NICMOS uncovers dust layers to show inner region of dusty nebula (NICMOS image)

Depicts: Cone Nebula, NGC 2264
Copyright: NASA, ESA, the NICMOS Group (STScI, ESA) and the NICMOS Science Team (Univ. of Arizona)

The revived Near Infrared Camera and Multi-Object Spectrometer (NICMOS) aboard the NASA/ESA Hubble Space Telescope has penetrated dust layers in a star-forming cloud to uncover a dense, craggy edifice of dust and gas.

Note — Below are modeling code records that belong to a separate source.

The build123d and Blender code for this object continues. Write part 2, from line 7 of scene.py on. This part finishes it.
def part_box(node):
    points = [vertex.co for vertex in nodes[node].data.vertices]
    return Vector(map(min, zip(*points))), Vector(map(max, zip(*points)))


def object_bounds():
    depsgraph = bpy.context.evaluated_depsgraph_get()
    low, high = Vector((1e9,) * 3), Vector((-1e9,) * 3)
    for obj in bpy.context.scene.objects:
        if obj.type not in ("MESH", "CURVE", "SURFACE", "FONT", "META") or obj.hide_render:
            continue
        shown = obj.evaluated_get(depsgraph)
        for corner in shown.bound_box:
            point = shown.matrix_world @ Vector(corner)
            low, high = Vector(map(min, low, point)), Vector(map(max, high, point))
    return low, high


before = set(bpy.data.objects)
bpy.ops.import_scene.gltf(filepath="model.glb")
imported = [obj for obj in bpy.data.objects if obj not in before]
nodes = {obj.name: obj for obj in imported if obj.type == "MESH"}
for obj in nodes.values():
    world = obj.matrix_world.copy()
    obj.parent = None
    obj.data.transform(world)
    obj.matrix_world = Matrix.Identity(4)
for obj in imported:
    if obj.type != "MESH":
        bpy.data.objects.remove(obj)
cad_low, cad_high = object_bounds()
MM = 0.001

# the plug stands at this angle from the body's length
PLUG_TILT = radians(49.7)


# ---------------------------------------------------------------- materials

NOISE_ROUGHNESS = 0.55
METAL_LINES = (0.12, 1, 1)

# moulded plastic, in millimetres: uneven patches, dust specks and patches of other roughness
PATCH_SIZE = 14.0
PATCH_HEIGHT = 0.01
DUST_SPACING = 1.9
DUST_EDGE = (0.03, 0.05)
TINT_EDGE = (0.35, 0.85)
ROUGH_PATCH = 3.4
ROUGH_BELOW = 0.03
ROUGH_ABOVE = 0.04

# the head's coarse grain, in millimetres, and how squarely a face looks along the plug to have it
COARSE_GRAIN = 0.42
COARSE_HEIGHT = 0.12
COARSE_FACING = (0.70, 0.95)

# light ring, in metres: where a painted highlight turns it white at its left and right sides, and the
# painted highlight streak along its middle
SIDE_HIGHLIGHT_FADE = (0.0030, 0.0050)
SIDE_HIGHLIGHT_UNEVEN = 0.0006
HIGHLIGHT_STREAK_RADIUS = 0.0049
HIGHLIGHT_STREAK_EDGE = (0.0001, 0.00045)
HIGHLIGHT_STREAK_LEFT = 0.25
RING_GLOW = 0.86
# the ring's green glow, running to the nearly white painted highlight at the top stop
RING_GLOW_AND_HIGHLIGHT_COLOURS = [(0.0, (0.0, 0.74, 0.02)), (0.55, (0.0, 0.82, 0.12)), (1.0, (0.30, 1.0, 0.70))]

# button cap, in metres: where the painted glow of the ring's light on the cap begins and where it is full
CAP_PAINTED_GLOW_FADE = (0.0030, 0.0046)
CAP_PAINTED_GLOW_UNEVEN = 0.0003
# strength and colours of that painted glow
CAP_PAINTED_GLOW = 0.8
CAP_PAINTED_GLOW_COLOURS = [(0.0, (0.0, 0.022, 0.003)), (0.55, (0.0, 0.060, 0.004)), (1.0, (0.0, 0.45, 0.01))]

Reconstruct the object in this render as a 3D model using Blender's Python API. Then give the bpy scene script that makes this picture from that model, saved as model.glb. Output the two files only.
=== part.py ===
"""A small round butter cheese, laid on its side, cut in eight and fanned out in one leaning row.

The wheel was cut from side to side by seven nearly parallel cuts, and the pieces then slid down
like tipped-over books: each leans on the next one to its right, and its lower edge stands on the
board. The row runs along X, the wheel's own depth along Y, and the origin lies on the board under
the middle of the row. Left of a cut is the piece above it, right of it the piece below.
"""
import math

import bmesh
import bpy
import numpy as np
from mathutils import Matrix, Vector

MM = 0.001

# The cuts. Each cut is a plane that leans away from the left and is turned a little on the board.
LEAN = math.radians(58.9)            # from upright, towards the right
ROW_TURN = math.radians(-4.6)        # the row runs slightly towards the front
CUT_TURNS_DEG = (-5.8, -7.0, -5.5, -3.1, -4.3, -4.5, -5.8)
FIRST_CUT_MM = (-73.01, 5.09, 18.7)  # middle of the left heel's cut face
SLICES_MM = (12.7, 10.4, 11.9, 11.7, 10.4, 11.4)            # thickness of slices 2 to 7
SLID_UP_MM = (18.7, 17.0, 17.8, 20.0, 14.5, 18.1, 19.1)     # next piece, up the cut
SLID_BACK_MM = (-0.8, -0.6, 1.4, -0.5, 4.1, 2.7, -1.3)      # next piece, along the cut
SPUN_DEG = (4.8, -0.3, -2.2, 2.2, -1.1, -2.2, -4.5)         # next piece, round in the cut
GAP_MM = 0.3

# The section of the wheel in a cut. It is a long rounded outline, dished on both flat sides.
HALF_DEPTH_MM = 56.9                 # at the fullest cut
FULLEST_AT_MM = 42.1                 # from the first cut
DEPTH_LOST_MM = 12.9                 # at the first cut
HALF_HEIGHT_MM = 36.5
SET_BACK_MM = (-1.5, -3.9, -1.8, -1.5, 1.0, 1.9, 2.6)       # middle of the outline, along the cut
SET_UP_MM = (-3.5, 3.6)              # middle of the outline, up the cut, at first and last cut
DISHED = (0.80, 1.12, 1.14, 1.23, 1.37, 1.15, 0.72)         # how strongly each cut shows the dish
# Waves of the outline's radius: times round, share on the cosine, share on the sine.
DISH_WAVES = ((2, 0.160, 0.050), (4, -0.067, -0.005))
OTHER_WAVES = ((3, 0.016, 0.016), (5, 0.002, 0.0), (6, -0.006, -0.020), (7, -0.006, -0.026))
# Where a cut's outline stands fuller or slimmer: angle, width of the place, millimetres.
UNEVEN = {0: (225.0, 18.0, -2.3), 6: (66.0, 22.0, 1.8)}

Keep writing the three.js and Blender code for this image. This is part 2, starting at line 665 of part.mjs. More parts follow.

This NICMOS image shows the Cone Nebula (NGC 2264), so named because, in ground-based images, it has a conical shape. NICMOS enables the Hubble telescope to see near-infrared wavelengths of light, so that it can penetrate the dust that obscures the nebula's inner regions. However, the Cone is so dense even the near-infrared 'eyes' of NICMOS cannot penetrate all the way through it.

The human eye cannot see infrared light so colours have been assigned to correspond to near-infrared wavelengths. The blue light represents shorter near-infrared wavelengths and the red light corresponds to longer wavelengths.

The NICMOS colour composite image was made by combining photographs taken through J-band, H-band, and Paschen-alpha filters. The NICMOS images were taken on 11 May 2002.